Exercise brief:
Go through each line of the records below and count those with the word "this". Give only the count.

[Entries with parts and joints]
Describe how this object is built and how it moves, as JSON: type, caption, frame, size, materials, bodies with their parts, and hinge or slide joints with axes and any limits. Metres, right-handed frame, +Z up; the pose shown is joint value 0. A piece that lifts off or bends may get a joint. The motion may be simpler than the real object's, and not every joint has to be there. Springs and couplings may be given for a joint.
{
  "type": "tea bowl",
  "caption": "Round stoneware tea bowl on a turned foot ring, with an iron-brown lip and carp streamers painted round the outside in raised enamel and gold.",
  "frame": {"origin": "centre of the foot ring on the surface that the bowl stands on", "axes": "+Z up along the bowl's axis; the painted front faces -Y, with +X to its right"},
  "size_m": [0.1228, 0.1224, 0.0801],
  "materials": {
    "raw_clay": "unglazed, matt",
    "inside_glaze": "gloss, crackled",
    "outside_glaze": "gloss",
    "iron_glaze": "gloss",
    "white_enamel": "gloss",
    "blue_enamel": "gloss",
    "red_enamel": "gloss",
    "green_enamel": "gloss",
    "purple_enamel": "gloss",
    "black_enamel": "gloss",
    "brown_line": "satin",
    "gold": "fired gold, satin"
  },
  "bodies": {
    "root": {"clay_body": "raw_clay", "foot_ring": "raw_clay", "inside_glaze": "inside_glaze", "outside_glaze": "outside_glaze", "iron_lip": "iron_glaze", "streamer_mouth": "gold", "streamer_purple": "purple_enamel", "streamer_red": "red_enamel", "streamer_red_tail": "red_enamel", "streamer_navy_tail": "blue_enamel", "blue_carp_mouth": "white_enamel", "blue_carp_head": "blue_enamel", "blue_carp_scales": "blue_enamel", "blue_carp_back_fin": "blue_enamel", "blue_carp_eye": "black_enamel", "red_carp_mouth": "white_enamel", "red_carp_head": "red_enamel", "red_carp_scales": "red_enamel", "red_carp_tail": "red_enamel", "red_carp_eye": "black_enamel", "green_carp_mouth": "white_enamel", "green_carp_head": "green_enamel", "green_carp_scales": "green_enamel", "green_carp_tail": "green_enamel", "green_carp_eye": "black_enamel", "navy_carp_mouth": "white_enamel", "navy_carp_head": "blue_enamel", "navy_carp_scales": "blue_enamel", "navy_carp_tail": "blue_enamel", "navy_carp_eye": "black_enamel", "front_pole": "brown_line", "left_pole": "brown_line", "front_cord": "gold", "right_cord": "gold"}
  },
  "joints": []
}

==

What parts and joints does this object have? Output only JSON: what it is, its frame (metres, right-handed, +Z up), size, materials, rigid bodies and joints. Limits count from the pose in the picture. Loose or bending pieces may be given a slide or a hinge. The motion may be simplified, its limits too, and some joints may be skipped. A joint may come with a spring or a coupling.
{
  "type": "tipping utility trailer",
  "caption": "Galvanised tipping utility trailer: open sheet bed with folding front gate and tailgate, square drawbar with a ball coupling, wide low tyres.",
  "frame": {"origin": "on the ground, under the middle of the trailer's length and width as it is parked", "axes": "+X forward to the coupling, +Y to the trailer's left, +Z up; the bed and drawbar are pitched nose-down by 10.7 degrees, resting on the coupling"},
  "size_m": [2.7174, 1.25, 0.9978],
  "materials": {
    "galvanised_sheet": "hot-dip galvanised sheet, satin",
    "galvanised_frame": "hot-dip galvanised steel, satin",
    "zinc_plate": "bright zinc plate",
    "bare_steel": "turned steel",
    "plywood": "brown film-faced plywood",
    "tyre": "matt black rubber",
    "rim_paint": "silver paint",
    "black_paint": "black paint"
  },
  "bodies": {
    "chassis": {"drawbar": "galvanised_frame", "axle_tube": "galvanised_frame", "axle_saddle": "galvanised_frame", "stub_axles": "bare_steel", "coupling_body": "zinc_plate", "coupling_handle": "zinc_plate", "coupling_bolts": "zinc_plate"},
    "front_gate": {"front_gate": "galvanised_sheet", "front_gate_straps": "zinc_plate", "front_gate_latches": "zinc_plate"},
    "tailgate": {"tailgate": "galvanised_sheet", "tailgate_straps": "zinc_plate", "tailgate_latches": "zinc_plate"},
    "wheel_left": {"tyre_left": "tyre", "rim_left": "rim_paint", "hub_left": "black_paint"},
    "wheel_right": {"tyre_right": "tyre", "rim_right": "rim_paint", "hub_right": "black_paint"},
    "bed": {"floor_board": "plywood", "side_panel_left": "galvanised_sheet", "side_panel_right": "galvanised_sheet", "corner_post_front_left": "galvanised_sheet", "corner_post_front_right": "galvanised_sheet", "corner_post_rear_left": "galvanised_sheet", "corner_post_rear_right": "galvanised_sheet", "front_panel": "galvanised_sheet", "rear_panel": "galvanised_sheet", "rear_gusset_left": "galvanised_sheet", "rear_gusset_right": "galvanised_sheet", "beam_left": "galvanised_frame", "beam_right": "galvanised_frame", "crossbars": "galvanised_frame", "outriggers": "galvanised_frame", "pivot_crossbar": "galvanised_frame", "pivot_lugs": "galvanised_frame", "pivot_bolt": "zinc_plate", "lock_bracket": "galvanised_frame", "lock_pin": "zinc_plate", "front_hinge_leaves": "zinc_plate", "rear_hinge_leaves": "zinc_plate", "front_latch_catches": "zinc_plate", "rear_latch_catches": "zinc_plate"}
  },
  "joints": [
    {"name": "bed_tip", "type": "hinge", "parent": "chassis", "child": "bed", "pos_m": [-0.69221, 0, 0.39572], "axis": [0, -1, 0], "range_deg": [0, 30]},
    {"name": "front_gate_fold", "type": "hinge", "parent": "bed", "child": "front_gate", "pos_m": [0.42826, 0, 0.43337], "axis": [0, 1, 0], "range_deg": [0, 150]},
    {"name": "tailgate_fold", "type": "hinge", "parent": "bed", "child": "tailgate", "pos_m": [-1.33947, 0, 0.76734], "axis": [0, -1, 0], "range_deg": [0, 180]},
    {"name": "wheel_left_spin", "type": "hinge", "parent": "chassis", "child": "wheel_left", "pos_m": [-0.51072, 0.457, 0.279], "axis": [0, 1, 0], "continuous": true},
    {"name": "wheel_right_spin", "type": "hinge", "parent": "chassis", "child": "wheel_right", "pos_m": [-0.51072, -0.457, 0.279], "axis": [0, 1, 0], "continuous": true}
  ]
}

Reply to the exercise:
2